When he started this campaign, Joe said it was “for the soul of America.” And honestly, I thought that was a canned line that he got from a political operative. But he showed us tonight that it wasn’t. He showed us tonight that for him — as it must be for us — this is a war for everything.
Niebuhr wrote his book, the full title of which is: “The Children of Light and the Children of Darkness: A Vindication of Democracy and a Critique of Its Traditional Defense” in 1944 — right at the end of WWII. He wrote it knowing that democracies can fall to the right or to the left. He wrote it knowing that democracies can fall to persistent demons, or when idealistic dreamers become lost in their own utopian ideals, their own sense of purity, their own misguided faith in the natural goodness of world once purged of evil.

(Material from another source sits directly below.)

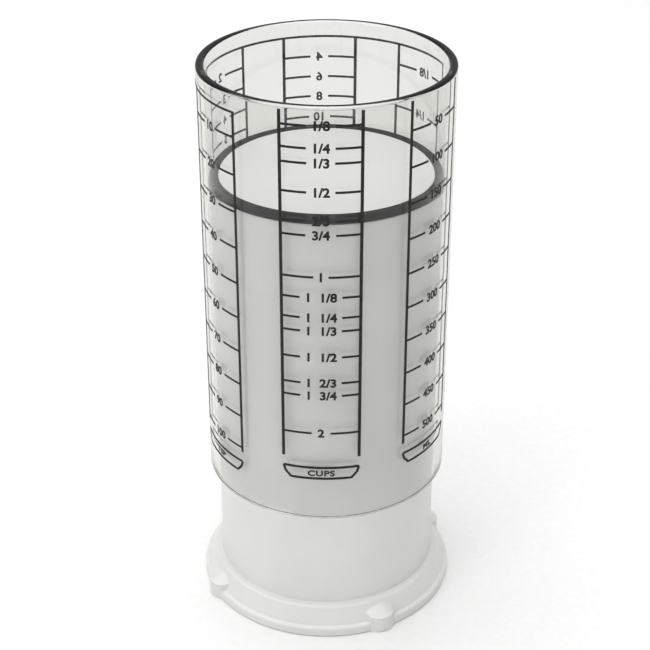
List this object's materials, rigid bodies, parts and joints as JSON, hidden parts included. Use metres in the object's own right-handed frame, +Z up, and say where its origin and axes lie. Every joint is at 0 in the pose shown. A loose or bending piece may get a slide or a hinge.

He wrote it at a time when young folks like my dad and Joe Biden (and John Lewis and Dr. King and Nancy Pelosi and Maxine Waters) were just starting out in the struggle to make America great in ways that all of us could recognize. His audience read it while sons-of-bitches like Fred Trump and Bull Connor were doing everything they could to keep the riff-raff down. He wrote it for a polity that understood that the struggle was always going to be there, because it grows directly from us.
I’m glad that Joe was there to read it.
I’m glad that Joe read his Kierkegaard, too.
Who knows, maybe I’m just glad that Joe reads ANYTHING, given where we are in the historical pendulum swing, but I’m coming out of this week really pumped to get behind a guy whom I recognize as an empathetic champion that will lead us toward the light, but also one who can be a bad-ass old warrior when we need to do battle with the darkness. Our capacity for justice makes a better America possible, but it’s not guaranteed. It’s gonna take a goddamned fight. I trust now that Joe gets that.
But more importantly, I understand now that he’s known it for a very long time.